Poe’nun müzikalitesi, çarpıcı dil kullanımı ve doğaüstü atmosferi ile tanınan şiiri bir hikâye anlatır ve bu hikâyede sevgilisini kaybeden bir genç yavaş yavaş deliliğe kayarken bir kuzgun ile konuşmaktadır. Şiirde kuzgun sadece “bir daha asla – nevermore” kelimesini telaffuz eder ve anlaşılan başka da bir kelime bilmez. Poe’nun bu muhteşem şiirini Corman/Matheson ikilisi bir korku komedisinin kaynağını yaparken ortaya şiirdeki hikâyeden tema açısından pek de iz taşımayan bir eser koymuşlar. Filmdeki kuzgunumuzun çenesi epey düşük ve kaybedilen aşk da üzerinde pek durulmadan geçilen bir konu sadece.
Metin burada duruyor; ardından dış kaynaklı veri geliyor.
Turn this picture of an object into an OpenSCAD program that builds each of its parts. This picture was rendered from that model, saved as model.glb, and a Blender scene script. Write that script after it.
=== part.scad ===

Matheson’ın hikâyesi çok da önemli değil aslında ve anlaşılan Corman da tüm akışı sondaki finali düşünerek kurmuş. Efektleri açısından elbette bugünün çok gerisinde olan ve bir Corman filminden söz ettiğimize göre çok düşük bir bütçe ile çekildiği için bu açıdan kendi gününün de gerisinde olan filmin finaldeki düello sahnesi en çarpıcı bölümü. Korku sinemasının iki büyük oyuncusu, Boris Karloff ve Vincent Price, birbirlerini alt etmek için büyü üzerine büyü yaparken Corman kendi çektikleri de dahil korku filmlerinin klişeleri ile dalga geçiyor bu düello boyunca ve kesintisiz bir komedi anı yaratıyor. Bu iki oyuncuya yetenekleri kısıtlı büyücü rolündeki Peter Lorre da uyunca ortaya hayli keyifli bir kadro çıkıyor elbette. Filmin oyuncular açısından asıl sürprizi ise 26 yaşındaki hali ile Jack Nicholson olsa gerek. Yine de bu dört ünlü ismin filmde oyunculuklarının başarısından çok isimleri ile öne çıktığı açık.
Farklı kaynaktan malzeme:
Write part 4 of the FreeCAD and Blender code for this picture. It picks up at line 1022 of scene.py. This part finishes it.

Kırmızı mumlardan sisler içindeki eve,örümcek ağlarından evin mahzenindeki mezarlara Corman filmlerinin tipik öğeleri yerlerini elbette almışlar bu filmde de ama bu kez komedinin kaynağı olarak. Mahzendeki eşyaları kaplayan tozdan kapağı açılan tabuttaki ölü adamın yaptıklarına, Corman daha önceki Poe uyarlamalarında ne yaptı ise tersini yapıyor burada. Sonuç ise kesinlikle çok parlak denemeyecek ama eğlencesi de eksik olmayan bir film oluyor. Örneğin bir ZAZ filmi atmosferinden çok uzak bir film The Raven”; komedisi abartıya kaçmayan ve daha sakin ama eğlendirmeyi de bir şekilde başaran bir çalışma bu. Les Baxter’ın müziği özellikle düello sahnesinde filmin eğlencesine hayli yüksek bir katkı sağlıyor ve bu sahnede müzik vals ritminden marş ritmine uzanan farklı biçimleri ile bazen kendi başına bile eğlendirici olmayı başarıyor.
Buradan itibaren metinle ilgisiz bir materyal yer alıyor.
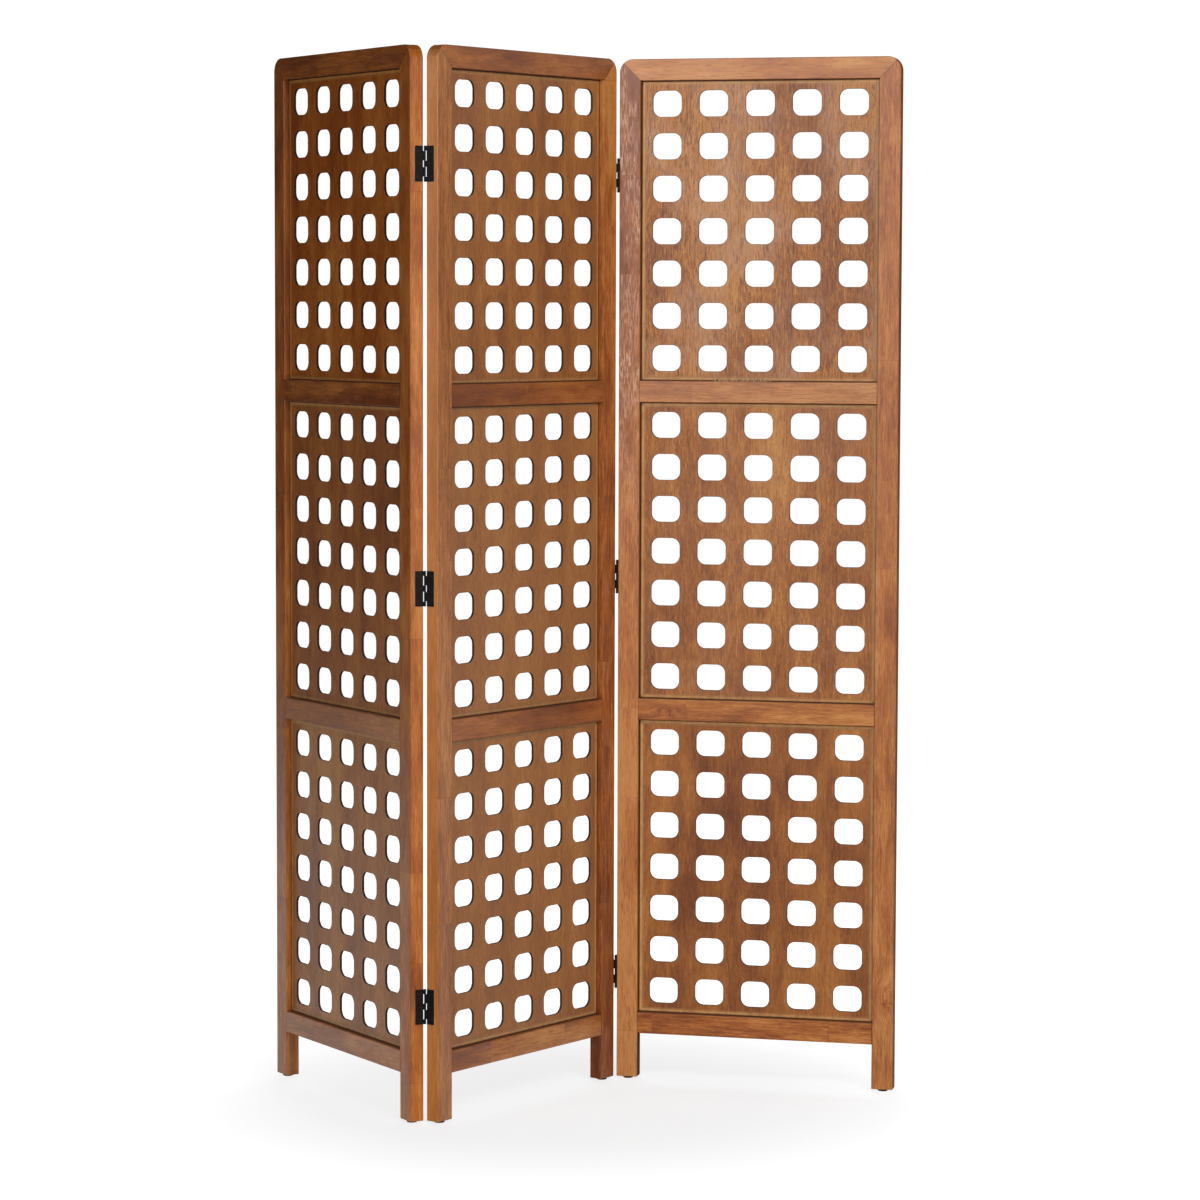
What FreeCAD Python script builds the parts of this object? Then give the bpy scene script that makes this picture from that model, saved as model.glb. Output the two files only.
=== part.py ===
import FreeCAD, Part

import math
import os
import Sketcher

# Folding screen of three hinged wooden panels, in millimetres.
#
# Each panel is a frame of two stiles, a mitred top rail and three butted rails. Grooves in the
# frame hold three thin boards, each pierced with a grid of rounded openings. Three butt hinges
# join each pair of panels. The left pair folds back to back and the right pair front to front.
#
# Every piece of a panel is drawn in the panel's own frame: X along the width from the panel's
# centre line, Y from the middle of its thickness towards the back, Z up from the floor.
# A hinge leaf is drawn about its pin: the pin is the Z axis and the wood lies towards -X.
# The whole screen stands on z = 0, and its origin is the middle of its outline on the floor.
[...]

Namussuzların hüküm sürdüğü bir ülkede namusluların bu duruma ne gerekçe ile olursa olsun kayıtsız kalmalarını şiddetle eleştiren söylemi ile takdiri hak eden film, üç oyuncusunun (Karloff, Price ve Lorre) ve yaratıcılarının kendi kariyerlerini oluşturan sinemasal öğeler ile dalga geçebilmeleri ve korku ile komediyi rahatsız etmeden karıştırabilmesi ile ilgi çekebilir. Şiirde bir metafor olan kuzgunun filmde aldığı halden veya şiirin unutma arzusu ile hatırlama arzusu arasında sıkışıp kalan genç kahramanının filmde biraz saf bir büyücüye dönüşmesinden rahatsız olmadan seyredilmesi gerekiyor elbette; daha önce Poe hikâyelerinin sinemasal karşılıklarındaki başarısı ile Corman ve Matheson ikilisinin bu tür fantezilere hakkı olsa gerek. Özetle bir parça aptal bir komedisi olsa da seyredilebilir bir film karşımızdaki.